At the hospital I was struck by an area called the “Sand Therapy” room. The room boasted several large sand boxes and a large stand filled with figurines. Kids loved playing with the sand and learning from its texture. The figurines allowed them to build scenarios which they could discuss with their therapists. After learning the basics of the technique, parents were invited to participate in the therapy.
Another of the special education schools that I visited was near the airport and far removed from downtown Beijing. Again, this was a huge facility which at the time we visited had some 300 kids in attendance. The school may have gained some international reputation and was attended by a significant percentage of foreigners, primarily Russians. For those kids coming from afar or needing intensive treatment, they had in-grounds accommodations. Including room and board, the total cost of care was less than $700 per month. Although this was a good amount by Chinese standards it pales with the tuition paid in similar institutions within the United States.
I was told that about 140 of children in attendance were diagnosed or suspected of having autism. Those classified as suspect cases had exhibited some developmental delays and were at high risk for the condition, having had a prior sibling thus diagnosed. Some of the children we saw receiving therapy were as young as 1 year of age. The interval from the time when the parents suspected something was wrong with their children to the time when they received therapy was extremely short.
I was impressed by the fact that even though labelled a school, the organization provided a large number of medical interventions. They emphasized massage therapy as a way of desensitizing autistic children and usually started the day with this therapy. They also had acupuncture, acupuncture with electricity and something called electroacoustic therapy. The latter has a different meaning as used in the US. In China it is meant to describe a procedure where an individual is grounded at a different potential than the masseuse. In applying this technique the masseuse uses his hands to transfer electricity to the patient thus making different muscles contract. I had the opportunity to receive the massage and can clearly say that it works.
In all the institutions that I visited the presence of parents was quite noticeable. Parents are required to stay with their children in all cases, with the exception of the very high functioning ones. In the case of music therapy, they were even members of the music band.

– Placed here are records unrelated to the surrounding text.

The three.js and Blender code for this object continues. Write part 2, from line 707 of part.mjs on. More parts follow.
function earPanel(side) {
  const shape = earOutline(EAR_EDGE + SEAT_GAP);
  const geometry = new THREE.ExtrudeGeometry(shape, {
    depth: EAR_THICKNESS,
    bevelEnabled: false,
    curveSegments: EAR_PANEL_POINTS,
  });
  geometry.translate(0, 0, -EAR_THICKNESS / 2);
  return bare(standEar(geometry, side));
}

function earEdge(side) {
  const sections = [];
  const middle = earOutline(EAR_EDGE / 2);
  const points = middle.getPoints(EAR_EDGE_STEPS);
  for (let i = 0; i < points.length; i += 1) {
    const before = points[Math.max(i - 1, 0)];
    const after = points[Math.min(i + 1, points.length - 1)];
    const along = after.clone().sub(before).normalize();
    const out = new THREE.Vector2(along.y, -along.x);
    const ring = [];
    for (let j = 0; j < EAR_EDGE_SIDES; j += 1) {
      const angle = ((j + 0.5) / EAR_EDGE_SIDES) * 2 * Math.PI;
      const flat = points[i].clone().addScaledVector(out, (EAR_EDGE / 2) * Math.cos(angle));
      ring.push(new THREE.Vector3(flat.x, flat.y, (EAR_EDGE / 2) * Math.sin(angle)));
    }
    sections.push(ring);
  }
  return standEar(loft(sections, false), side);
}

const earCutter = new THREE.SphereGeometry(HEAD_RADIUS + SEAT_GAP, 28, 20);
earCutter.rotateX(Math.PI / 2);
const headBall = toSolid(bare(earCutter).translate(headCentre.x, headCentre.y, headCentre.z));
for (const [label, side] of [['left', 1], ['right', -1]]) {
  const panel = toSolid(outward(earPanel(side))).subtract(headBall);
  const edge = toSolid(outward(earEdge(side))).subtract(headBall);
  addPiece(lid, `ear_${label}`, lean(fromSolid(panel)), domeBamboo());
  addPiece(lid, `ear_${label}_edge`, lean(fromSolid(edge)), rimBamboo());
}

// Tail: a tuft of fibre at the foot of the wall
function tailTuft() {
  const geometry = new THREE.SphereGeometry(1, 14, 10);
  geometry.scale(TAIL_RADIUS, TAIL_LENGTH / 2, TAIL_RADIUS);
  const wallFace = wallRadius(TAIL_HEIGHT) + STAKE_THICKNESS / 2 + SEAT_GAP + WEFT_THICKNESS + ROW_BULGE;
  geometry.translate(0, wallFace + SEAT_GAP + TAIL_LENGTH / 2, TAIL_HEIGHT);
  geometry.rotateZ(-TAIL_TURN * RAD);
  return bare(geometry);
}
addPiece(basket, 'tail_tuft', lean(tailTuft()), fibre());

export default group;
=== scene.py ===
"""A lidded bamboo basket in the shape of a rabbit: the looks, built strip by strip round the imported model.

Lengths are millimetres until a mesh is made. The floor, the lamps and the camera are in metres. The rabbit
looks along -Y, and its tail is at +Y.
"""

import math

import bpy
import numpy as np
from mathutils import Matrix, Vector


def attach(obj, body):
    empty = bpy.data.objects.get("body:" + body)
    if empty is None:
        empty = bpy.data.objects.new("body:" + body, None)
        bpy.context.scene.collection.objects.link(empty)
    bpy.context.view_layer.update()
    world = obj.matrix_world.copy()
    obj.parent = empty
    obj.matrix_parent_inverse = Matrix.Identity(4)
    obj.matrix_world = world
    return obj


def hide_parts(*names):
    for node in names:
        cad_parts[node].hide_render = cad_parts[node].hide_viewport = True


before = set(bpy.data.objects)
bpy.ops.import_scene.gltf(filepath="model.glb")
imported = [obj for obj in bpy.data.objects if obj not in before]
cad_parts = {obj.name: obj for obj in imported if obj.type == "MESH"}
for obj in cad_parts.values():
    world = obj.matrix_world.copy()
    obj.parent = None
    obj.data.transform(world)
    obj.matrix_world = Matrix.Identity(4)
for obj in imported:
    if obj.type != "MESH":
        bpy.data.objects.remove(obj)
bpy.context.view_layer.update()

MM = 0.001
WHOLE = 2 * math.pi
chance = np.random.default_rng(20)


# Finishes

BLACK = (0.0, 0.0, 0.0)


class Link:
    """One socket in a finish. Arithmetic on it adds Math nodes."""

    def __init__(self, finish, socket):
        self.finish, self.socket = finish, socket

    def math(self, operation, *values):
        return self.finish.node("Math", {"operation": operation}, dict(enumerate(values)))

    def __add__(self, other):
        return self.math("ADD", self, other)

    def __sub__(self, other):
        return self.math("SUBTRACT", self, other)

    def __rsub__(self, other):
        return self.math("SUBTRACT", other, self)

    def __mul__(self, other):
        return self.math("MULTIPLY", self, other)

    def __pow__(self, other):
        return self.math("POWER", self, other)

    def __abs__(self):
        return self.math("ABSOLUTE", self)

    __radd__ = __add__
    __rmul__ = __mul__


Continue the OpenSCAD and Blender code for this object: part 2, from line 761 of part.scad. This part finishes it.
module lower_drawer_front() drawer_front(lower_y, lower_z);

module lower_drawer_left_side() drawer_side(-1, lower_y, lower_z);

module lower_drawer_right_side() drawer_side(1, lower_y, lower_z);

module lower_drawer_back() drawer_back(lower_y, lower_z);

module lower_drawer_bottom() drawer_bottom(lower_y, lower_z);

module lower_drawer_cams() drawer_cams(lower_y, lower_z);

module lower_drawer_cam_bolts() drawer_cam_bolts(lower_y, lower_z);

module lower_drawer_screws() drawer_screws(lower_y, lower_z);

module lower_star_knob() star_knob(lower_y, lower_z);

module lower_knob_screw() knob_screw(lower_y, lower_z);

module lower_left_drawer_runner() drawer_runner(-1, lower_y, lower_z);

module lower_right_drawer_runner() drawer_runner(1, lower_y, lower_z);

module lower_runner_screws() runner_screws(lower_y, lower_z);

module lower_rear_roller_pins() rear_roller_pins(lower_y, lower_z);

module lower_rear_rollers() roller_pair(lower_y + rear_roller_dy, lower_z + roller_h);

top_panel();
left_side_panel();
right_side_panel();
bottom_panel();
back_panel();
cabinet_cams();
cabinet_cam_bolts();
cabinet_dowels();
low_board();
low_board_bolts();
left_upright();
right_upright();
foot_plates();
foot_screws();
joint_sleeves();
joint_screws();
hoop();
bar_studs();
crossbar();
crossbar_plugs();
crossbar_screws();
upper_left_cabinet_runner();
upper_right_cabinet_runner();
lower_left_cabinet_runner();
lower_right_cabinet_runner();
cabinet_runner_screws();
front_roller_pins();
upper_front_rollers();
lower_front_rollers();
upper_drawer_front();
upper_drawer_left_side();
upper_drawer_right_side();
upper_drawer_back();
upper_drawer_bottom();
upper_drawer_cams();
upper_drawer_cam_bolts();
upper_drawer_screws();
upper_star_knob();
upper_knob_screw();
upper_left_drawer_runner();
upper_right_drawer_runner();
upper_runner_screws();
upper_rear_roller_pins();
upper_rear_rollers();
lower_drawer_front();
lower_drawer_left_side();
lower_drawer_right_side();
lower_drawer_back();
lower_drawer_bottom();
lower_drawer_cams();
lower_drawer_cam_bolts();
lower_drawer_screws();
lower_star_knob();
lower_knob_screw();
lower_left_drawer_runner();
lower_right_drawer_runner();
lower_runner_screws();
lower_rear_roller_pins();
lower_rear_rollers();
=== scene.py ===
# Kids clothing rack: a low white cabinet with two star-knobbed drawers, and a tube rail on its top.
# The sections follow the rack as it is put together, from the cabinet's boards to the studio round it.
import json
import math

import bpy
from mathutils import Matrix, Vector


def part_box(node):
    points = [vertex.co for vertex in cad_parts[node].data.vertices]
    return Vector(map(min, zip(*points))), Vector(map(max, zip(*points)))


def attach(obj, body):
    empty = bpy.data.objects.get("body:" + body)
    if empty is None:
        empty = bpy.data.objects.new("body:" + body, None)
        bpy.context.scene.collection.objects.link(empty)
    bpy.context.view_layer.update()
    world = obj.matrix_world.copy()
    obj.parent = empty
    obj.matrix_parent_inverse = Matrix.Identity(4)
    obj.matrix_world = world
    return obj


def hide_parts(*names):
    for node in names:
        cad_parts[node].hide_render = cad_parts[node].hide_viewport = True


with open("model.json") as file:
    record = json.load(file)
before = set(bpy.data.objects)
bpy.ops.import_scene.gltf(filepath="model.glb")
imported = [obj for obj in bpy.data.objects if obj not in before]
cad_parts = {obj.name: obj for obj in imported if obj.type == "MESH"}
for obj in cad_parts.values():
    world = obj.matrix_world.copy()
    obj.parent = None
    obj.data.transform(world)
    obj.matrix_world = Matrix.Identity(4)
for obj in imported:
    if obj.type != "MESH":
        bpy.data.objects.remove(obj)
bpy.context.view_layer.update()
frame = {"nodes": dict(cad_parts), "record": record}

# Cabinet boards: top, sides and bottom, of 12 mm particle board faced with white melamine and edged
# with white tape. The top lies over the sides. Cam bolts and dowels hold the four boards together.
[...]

The Chinese government is taking a proactive stance supporting special education needs throughout the country. China has 290 million children under 14 years of age, making it the largest population in the world. Since 2005 they have a nationwide longitudinal study that has randomly screened over 95,000 children age 6 to 15 in 31 provinces. The data thus far collected makes them believe that the rise in prevalence is quite real and not one due to changing diagnostic criteria.